Thursday was updates day so Friday there would always be 100+ calls i the queue of angry users usually because the updates failed to their machines due to network timeout, sometimes even ActiveClient so they couldn't even log back in, so they'd be angry when you got to them because they been on hold an hour. So Site Mgr moved updates day to Wednesday so at least Friday wouldn't suck :lol

Then there was this whole controversy about going to the bathroom too much so they made a code in Cisco Finesse for us to go to the bathroom so they could run reports on it after they fired a girl who reported them to DOL for "implying" we can't go to the bathroom on shift and should use our lunch or 2 15 minute breaks.

Had a bunch of huge tv screens in the front so evryone could see it that showed our status and a timer, would be like Jack- On A Call 08:32sec, Chris- Lunch 21:43sec, John- Bathroom 03:45sec), turnover was so high the prime contractor sent their CEO out to come sit and figure out the problem, he was a retired 1SG, and his bright idea was to make it MORE like the Military.
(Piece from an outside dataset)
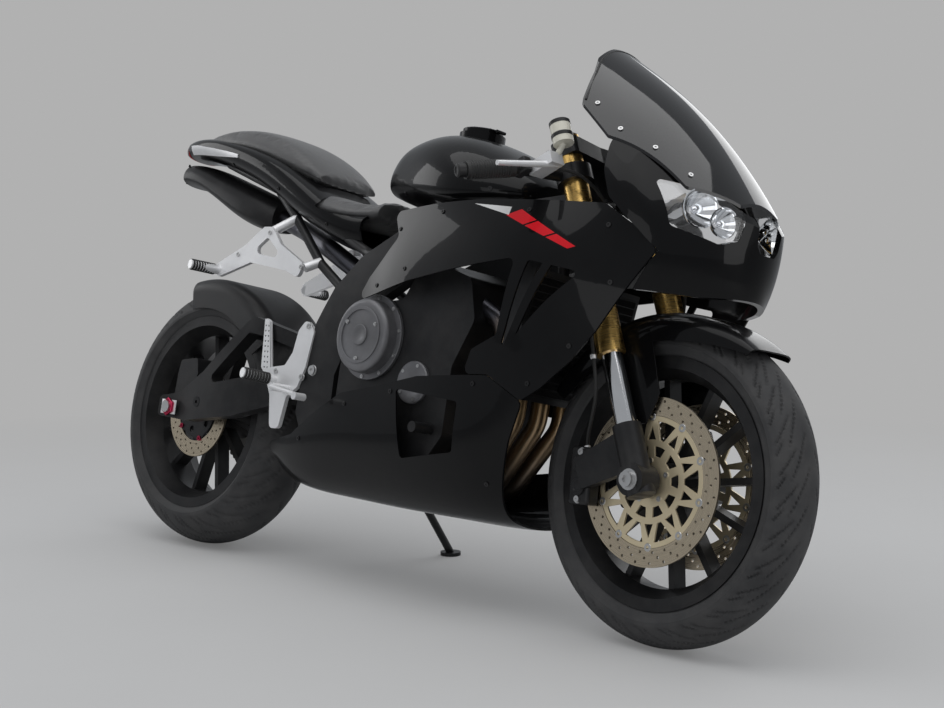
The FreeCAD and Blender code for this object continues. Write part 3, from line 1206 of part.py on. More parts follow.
high_plate = bridge_plate.translated(Vector(0, 0, val("top_bridge")))
stem_top = val("top_bridge") + val("clamp_tall") + val("stem_over")
stem = rod(Vector(-fork_offset, 0, val("low_bridge")), Vector(-fork_offset, 0, stem_top), val("stem_radius"))
clamps = low_plate.fuse([high_plate, stem])
step_up = val("low_bridge") + val("clamp_tall")
slider_part = rod(fork_spot(0, leg_y, val("slider_low")), fork_spot(0, leg_y, val("outer_low")),
                  val("slider_radius"))
wide_part = rod(fork_spot(0, leg_y, val("outer_low")), fork_spot(0, leg_y, step_up), val("outer_radius"))
slim_part = rod(fork_spot(0, leg_y, step_up), fork_spot(0, leg_y, val("fork_long")),
                val("outer_radius") - val("tube_step"))
leg_solid = wide_part.fuse([slim_part, slider_part])
legs = [leg_solid, flip(leg_solid)]
stem_hole = rod(Vector(-fork_offset, 0, val("low_bridge") - val("clamp_tall")),
                Vector(-fork_offset, 0, val("low_bridge") + val("stem_hole_deep")), val("stem_hole_radius"))
clamps = free(clamps.cut(stem_hole), legs)
grip_in = fork_spot(-val("grip_root_back"), val("grip_root_side"), val("grip_root_up"))
grip_out = fork_spot(-val("grip_end_back"), val("grip_end_side"), val("grip_end_up"))
bar_in = fork_spot(-val("bar_back"), leg_y + val("bar_side") - val("bar_sink"), val("bar_up"))
ring_root = fork_spot(0, leg_y, val("ring_low"))
ring = rod(ring_root, ring_root + Vector(0, 0, val("ring_tall")), val("clamp_radius"))
handlebar = ring.fuse([rod(bar_in, grip_in, val("bar_radius"))]).cut(leg_solid)
grip = rod(grip_in, grip_out, val("grip_radius")).cut(handlebar)
handlebars = both(handlebar)
grips = both(grip)
blade_root = fork_spot(val("blade_root_ahead"), val("blade_root_side"), val("blade_root_up"))
blade_end = fork_spot(val("blade_end_ahead"), val("blade_end_side"), val("blade_end_up"))
perch_corner = fork_spot(-val("perch_back"), val("perch_side"), val("perch_up"))
perch = Part.makeBox(val("perch_long"), val("perch_wide"), val("perch_tall"), perch_corner)
lever = rod(blade_root, blade_end, val("blade_root_radius"), val("blade_end_radius")).fuse([perch])
lever = free(lever, [handlebar, grip])
levers = both(lever)
cup_root = fork_spot(val("cup_ahead"), -val("cup_side"), val("cup_up"))
cup_arm_root = fork_spot(val("cup_arm_ahead"), -val("cup_arm_side"), val("cup_arm_up"))
cup = rod(cup_root, cup_root + Vector(0, 0, val("cup_tall")), val("cup_radius"))
cup_arm = rod(cup_arm_root, cup_root + Vector(0, 0, val("cup_arm_over")), val("cup_arm_radius"))
reservoir = free(cup.fuse([cup_arm]), [flip(lever)])
guard_outer = [Vector(0, -val("guard_half"), val("guard_low")),
               Vector(0, -val("guard_shoulder_half"), val("guard_shoulder")),
               Vector(0, -val("guard_crown_half"), val("guard_crown"))]
guard_walls = [Vector(0, val("guard_wall"), 0), Vector(0, val("guard_wall"), -val("guard_shoulder_wall")),
               Vector(0, val("guard_crown_in"), -val("guard_crown_wall"))]
guard_inner = [point + wall for point, wall in zip(guard_outer, guard_walls)]
guard_loop = guard_outer + [Vector(0, -point.y, point.z) for point in reversed(guard_outer)]
guard_loop = guard_loop + [Vector(0, -point.y, point.z) for point in guard_inner] + guard_inner[::-1]
mudguard = Part.Face(soft(guard_loop, 0)).revolve(Vector(0, 0, 0), Vector(0, 1, 0), val("guard_angle"))
mudguard.rotate(Vector(0, 0, 0), Vector(0, 1, 0), val("guard_start_angle"))
flap_outline_shares = [
    (-0.03, 0.2), (0.016, 0.1), (0.05, 0.14), (0.06, 0.28), (-0.02, 0.28),
]
flap_in = val("guard_half") - val("guard_wall")
flap = prism(flap_outline_shares, val("flap_round"), flap_in, val("guard_half"))
mudguard = mudguard.fuse([flap, flip(flap)])
mudguard = free(mudguard, legs + [lower, flip(lower)])

# Output
FIXED = [
    ("frame_spars", frame_spars), ("frame_head", frame_head), ("frame_cross_tubes", cross_tubes),
    ("engine_block", engine), ("clutch_cover", clutch), ("alternator_cover", alternator),
    ("sprocket_cover", sprocket_cover), ("radiator", radiator), ("exhaust_header", header),
    ("exhaust_muffler", muffler), ("fuel_tank", tank), ("fuel_cap", fuel_cap),
    ("foot_levers", foot_levers),
    ("rider_seat", rider_seat), ("pillion_seat", pillion_seat), ("tail_cowl", tail_cowl),
    ("subframe", subframe), ("tail_light", tail_light), ("side_fairing_left", side_left),
    ("side_fairing_right", side_right), ("belly_pan", belly), ("nose_cowl", nose),
    ("windscreen", windscreen), ("headlights", both(headlight_left)), ("instrument_panel", dash),
    ("cowl_stay", stays), ("fairing_stays", fairing_stays), ("footpeg_hangers", both(hanger)),
    ("pillion_brackets", both(pillion_arm)), ("swingarm", swingarm), ("swingarm_cross", swing_core),
    ("pivot_bolt", pivot_bolt), ("rear_axle", rear_axle), ("shock_absorber", shock),
    ("rear_caliper", rear_caliper), ("drive_chain", chain), ("front_sprocket", front_sprocket),
    ("rear_mudguard", fender), ("stand_bracket", stand_bracket), ("side_stand", side_stand),
]
STEERED = [
    ("axle_clamps", lowers), ("front_calipers", calipers), ("front_axle", front_axle),
    ("triple_clamps", clamps), ("handlebars", handlebars), ("grips", grips), ("hand_levers", levers),
    ("brake_reservoir", reservoir), ("front_mudguard", mudguard),
]
for name, shape in FIXED:
    feature(name, shape, stand)
for name, shape in STEERED:
    feature(name, shape, steer_place)
doc.recompute()

low, high = None, None
for item, place in nodes:
    posed = item.Shape.copy()
    posed.Placement = place
    box = posed.optimalBoundingBox(False)
    if low is None:
        low, high = Vector(box.XMin, box.YMin, box.ZMin), Vector(box.XMax, box.YMax, box.ZMax)
    low = Vector(min(low.x, box.XMin), min(low.y, box.YMin), min(low.z, box.ZMin))
    high = Vector(max(high.x, box.XMax), max(high.y, box.YMax), max(high.z, box.ZMax))
middle = Placement(Vector(-(low.x + high.x) / 2, -(low.y + high.y) / 2, -low.z), Rotation())
for item, place in nodes:
    item.Placement = middle.multiply(place)
doc.recompute()
for item in doc.Objects:
    if "Invalid" in item.State or "Error" in item.State:
        raise RuntimeError(item.Name + " failed")
os.makedirs("parts", exist_ok=True)
for item, place in nodes:
    if item.Shape.isNull() or not item.Shape.isValid():
        raise RuntimeError(item.Label + " has no valid shape")
    item.Shape.exportStep("parts/" + item.Label + ".step")
for title, place in (("stand", middle.multiply(stand)), ("fork", middle.multiply(steer_place))):
    print(title, tuple(place.Base), place.Rotation.Q)
print("box", tuple(high - low), "solids", sum(len(item.Shape.Solids) for item, place in nodes))
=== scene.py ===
"""Sport motorcycle on its side stand: finishes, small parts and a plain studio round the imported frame."""
import functools
import json
import math

import bmesh
import bpy
from bpy.props import FloatProperty, FloatVectorProperty, IntProperty, PointerProperty
from mathutils import Matrix, Vector
from mathutils.bvhtree import BVHTree


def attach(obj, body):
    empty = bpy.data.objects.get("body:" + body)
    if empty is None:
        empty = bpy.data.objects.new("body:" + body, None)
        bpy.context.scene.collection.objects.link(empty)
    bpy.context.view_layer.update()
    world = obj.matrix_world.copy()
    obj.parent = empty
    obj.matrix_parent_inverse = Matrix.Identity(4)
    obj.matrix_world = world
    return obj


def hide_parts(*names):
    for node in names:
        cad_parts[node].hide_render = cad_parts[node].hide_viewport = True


bl_info = {
    "name": "Sport Motorcycle Dressing",
    "version": (1, 0, 0),
    "blender": (4, 5, 0),
    "location": "View3D > Sidebar > Motorcycle",
    "description": "Finishes, tyres, trim and studio for the packed motorcycle",
    "category": "Object",
}

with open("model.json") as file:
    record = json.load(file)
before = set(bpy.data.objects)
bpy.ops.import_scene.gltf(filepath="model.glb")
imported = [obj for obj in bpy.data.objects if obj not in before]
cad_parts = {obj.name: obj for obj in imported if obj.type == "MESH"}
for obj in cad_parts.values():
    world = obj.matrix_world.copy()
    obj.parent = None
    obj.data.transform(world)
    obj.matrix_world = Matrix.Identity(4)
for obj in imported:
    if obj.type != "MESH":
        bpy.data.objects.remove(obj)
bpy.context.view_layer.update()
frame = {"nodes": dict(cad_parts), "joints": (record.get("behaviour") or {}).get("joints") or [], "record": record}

# Driving sizes in metres, and the frames of the upright machine and of its fork

JOINTS = {item["name"]: item for item in frame["joints"]}
REAR_RADIUS = 0.315
FRONT_RADIUS = 0.300
UPRIGHT = Matrix.Rotation(math.radians(90), 4, "X")
SIDES = (1, -1)
UP = (0, 0, 1)


def axes(origin, ahead, left):
    """Matrix of a frame whose X runs ahead and whose Y runs left."""
    left = left.normalized()
    ahead = (ahead - left * ahead.dot(left)).normalized()
    up = ahead.cross(left)
    return Matrix.Translation(origin) @ Matrix((ahead, left, up)).transposed().to_4x4()


def bike_frame():
    """Frame of the upright machine: X ahead of the rear axle, Z up from its tyre."""
    rear = JOINTS["rear_wheel_spin"]
    place = axes(Vector(rear["pos_m"]), Vector((1, 0, 0)), Vector(rear["axis"]))
    return place @ Matrix.Translation((0, 0, -REAR_RADIUS))


def fork_frame():
    """Frame of the steered parts: Z up along the legs from the front axle."""
    wheel = JOINTS["front_wheel_spin"]
    left, up = Vector(wheel["axis"]).normalized(), Vector(JOINTS["steering_turn"]["axis"])
    return axes(Vector(wheel["pos_m"]), left.cross(up), left)


BIKE = bike_frame()
FORK = fork_frame()
REAR_WHEEL = BIKE @ Matrix.Translation((0, 0, REAR_RADIUS))
FRAMES = {"chassis": BIKE, "fuel_cap": BIKE, "steering": FORK, "front_wheel": FORK, "rear_wheel": REAR_WHEEL}


# Settings that a user would change

class StudioSettings(bpy.types.PropertyGroup):
    """Camera and light of the studio."""
    azimuth: FloatProperty(name="Camera azimuth", description="Angle round the machine", default=43.77)
    elevation: FloatProperty(name="Camera elevation", description="Angle above the floor", default=4.5)
    roll: FloatProperty(name="Camera roll", description="Tilt of the picture", default=0.13)
    distance: FloatProperty(name="Camera distance", description="From the aim to the camera",
                            default=3.275, unit="LENGTH")
    lens: FloatProperty(name="Lens", description="Focal length on a 36 mm sensor", default=58.77)
    aim: FloatVectorProperty(name="Aim", description="Point in the middle of the picture",
                             default=(0.1125, -0.0457, 0.5018), subtype="XYZ")
    backdrop: FloatVectorProperty(name="Backdrop", description="Grey of floor and wall",
                                  default=(0.44, 0.44, 0.44), subtype="COLOR")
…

There was 2 primes who weren't paying ****, like 35-40k (Croop LaFrance and Comanche Nation Industries) AND had New York insurance and taxes, somehow I was making 70k I guess because I was local and APEX didnt have to have me a hotel suite and rental car like the rest of the travel contractors they had hired.

Luckily I learned the game real quick (all metrics, not about solving the problem or helping the user) and as a result got promoted off phones to a regular office and just working out of the Tier 2 Remedy system, mostly tickets the previous had escalated because they required touch labor and/or couldn't be resolved in 15 minutes

Then APEX fired us, or got off the contract, without telling anyone until at best the day of. Some didn't even get notice and pulled up Monday and got escorted off base :lol
 
I don't think anyone disagreed. I've worked both, the metrics heavy, back to back call shop is the more prevalent. Also all it takes is 1 management change to make that shift.